Doomba returned to Victorian waters in late July 1942 and was based in Melbourne undertaking anti-submarine patrols and convoy escort duties in Bass Strait. These mundane but essential duties continued until mid- December 1943 when she headed north again to Sydney. After arriving at Port Jackson Doomba commenced regular anti-submarine patrol duties between Sydney and Smoky Cape (south of Coffs Harbour). She continued this duty until late June 1944 when she proceeded to Brisbane for a refit. In early September 1944 Doomba replaced HMAS Bingera as the seagoing training ship at Flinders Naval Depot (HMAS Cerberus) and carried out this role until the end of the war.
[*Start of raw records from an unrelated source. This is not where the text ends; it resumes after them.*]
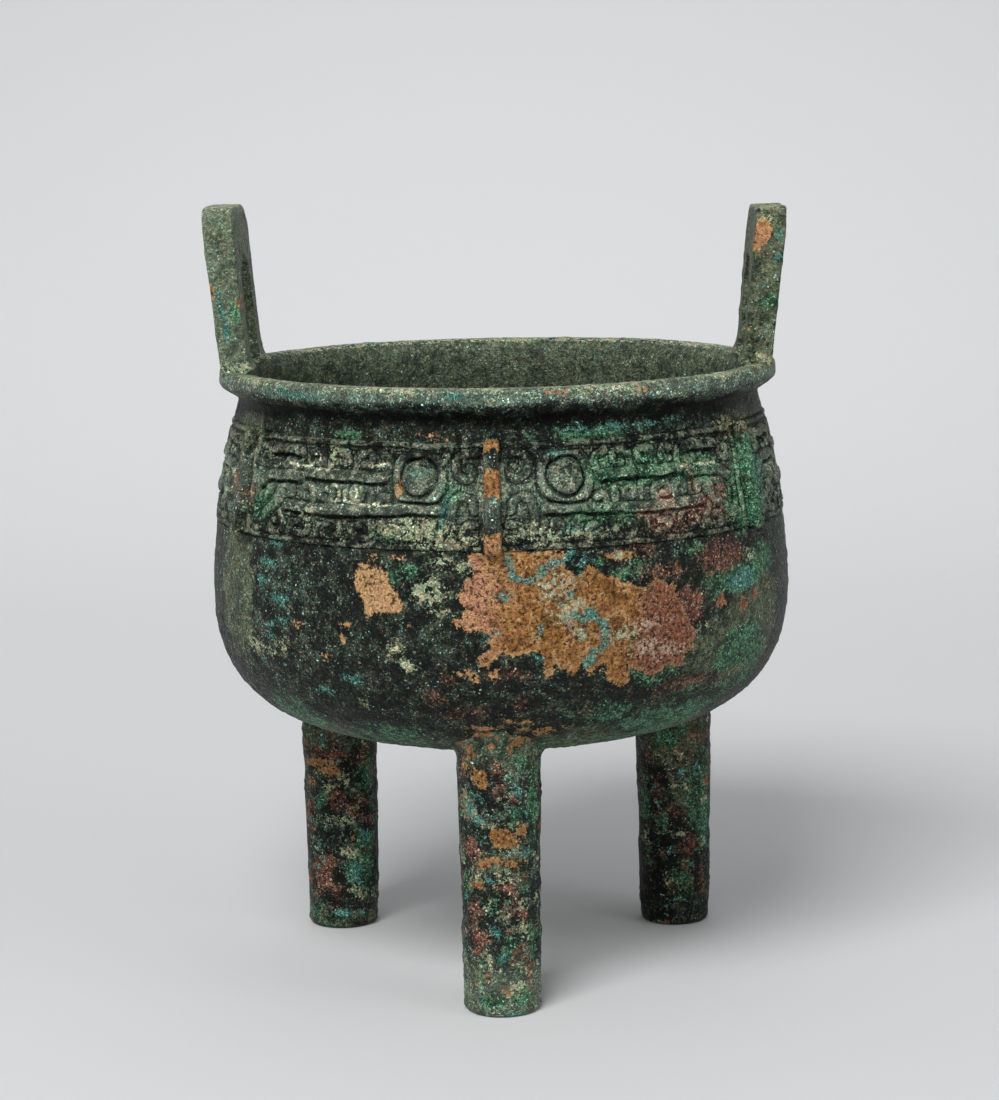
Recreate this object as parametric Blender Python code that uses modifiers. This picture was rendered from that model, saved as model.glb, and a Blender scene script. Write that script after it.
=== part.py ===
# Bronze ding: a round cauldron on three legs with two upright loop handles, cast in one piece.
# Metres, +Z up. The origin is on the floor, on the bowl's axis. One leg and one mask face -Y,
# and the handles stand on the rim at -X and +X.

import math

import bmesh
import bpy
import numpy as np
from mathutils import Matrix

# Bowl
LEG_CLEARANCE = 0.0639        # floor to the lowest point of the bowl
BOWL_HEIGHT = 0.0999          # lowest point of the bowl to the top of the lip
BELLY_RISE = 0.0416           # lowest point of the bowl to its widest level
LIP_RADIUS = 0.0750
LIP_OVERHANG = 0.0050         # lip past the narrowest part of the neck
BELLY_BULGE = 0.0083          # belly past the neck
NECK_DROP = 0.0080            # top of the lip down to the narrowest level
LIP_EDGE = 0.0046             # height of the lip's upright outer edge
LIP_BEVEL = 0.0010            # rounding of the lip's edges
MOUTH_BEVEL = 0.0024          # inner slope of the lip, across and down
WALL = 0.0032

# Legs
LEG_INSET = 0.0234            # belly's widest radius to the circle of the leg axes
LEG_TOP_RADIUS = 0.0107
LEG_FOOT_RADIUS = 0.0096
LEG_FOOT_ROUNDING = 0.0016

# Handles
HANDLE_HEIGHT = 0.0429        # above the top of the lip
HANDLE_FOOT_WIDTH = 0.0395    # along the rim
HANDLE_TOP_WIDTH = 0.0370
HANDLE_CORNER_RADIUS = 0.0110
HANDLE_SIDE_WIDTH = 0.0090    # each upright of the loop, at the top
HANDLE_TOP_BAR = 0.0136       # top of the opening to the top of the handle
HANDLE_FOOT_THICKNESS = 0.0076
HANDLE_TOP_THICKNESS = 0.0088
HANDLE_SET_IN = 0.0021        # lip's outer edge to the handle's outer face, at the foot
HANDLE_LEAN = 0.0046          # how far the top leans outwards
HANDLE_CHAMFER = 0.0008
HANDLE_SUNK = 0.0030          # how deep the feet go into the lip
HANDLE_ROOT_THICKNESS = 0.0040  # thickness at that depth
HANDLE_ROOT_SET_IN = 0.0009   # outer face at that depth, in from the outer face at the foot

# Decorated band
BAND_DROP = 0.0145            # top of the lip down to the band's upper border
BAND_HEIGHT = 0.0252          # between the centre lines of the two borders
BORDER_WIDTH = 0.0015
BORDER_TOP_WIDTH = 0.0009
BORDER_RISE = 0.0007
FLANGE_WIDTH = 0.0046
FLANGE_RISE = 0.0030
FLANGE_OVERRUN = 0.0014       # past each border of the band
BAR_WIDTH = 0.0023
FINE_BAR_WIDTH = 0.0015
BAR_RISE = 0.0009
TIE_RISE = 0.0007             # the cross bars lie a little lower than the long ones
EYE_RADIUS = 0.0044
EYE_RISE = 0.0016
SOCKET_RADIUS = 0.0062
BOSS_RADIUS = 0.0030
ROOT = 0.0012                 # how deep a raised form is rooted in the wall
MOUTH_CLEARANCE = 0.0200      # how far the cutter of the hollow stands out of the mouth

# Proportions of the free curves
BELLY_ROUND_OUT = 3.7         # exponents of the superellipse under the belly, for the radius
BELLY_ROUND_DOWN = 2.6        # and for the depth
SHOULDER_BEND = 1.65          # exponent of the curve from the belly up to the neck
BAR_ROOT_SHARE = 0.62         # half widths of a raised bar, as shares of its width
BAR_TOP_SHARE = 0.40

# Counts
MASKS = 3
LEGS = 3
TURN_STEPS = 48
LEG_STEPS = 18

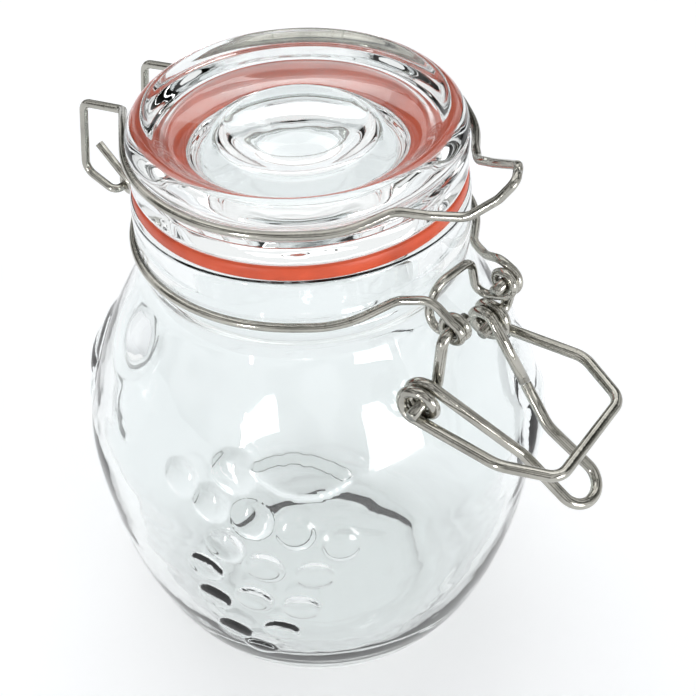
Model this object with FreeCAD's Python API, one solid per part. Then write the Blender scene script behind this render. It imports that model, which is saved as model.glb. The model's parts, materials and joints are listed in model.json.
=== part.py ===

HMAS Doomba was decommissioned on 13 March 1946 and subsequently sold in early 1947 to Penguin Ltd shipbreakers who stripped the vessel of her superstructure and engines. In the early 1950s the hull was converted into a ‘dumb lighter’ for use as a bulk linseed oil barge for the Sydney based vegetable oil merchant Meggitt Ltd. Renamed Meggol, she was used in Sydney Harbour to store and move bulk oil unloaded from tankers to the Meggitt Ltd factory on the Parramatta River. Meggol was laid up in Homebush Bay in 1970 and sold for breaking up. This was not to be and the ship avoided the breakers yard for the second time in her long career. On 9 December 1976 she was towed out of Sydney Harbour and scuttled off Dee Why to help form an artificial reef. She rests there to this day.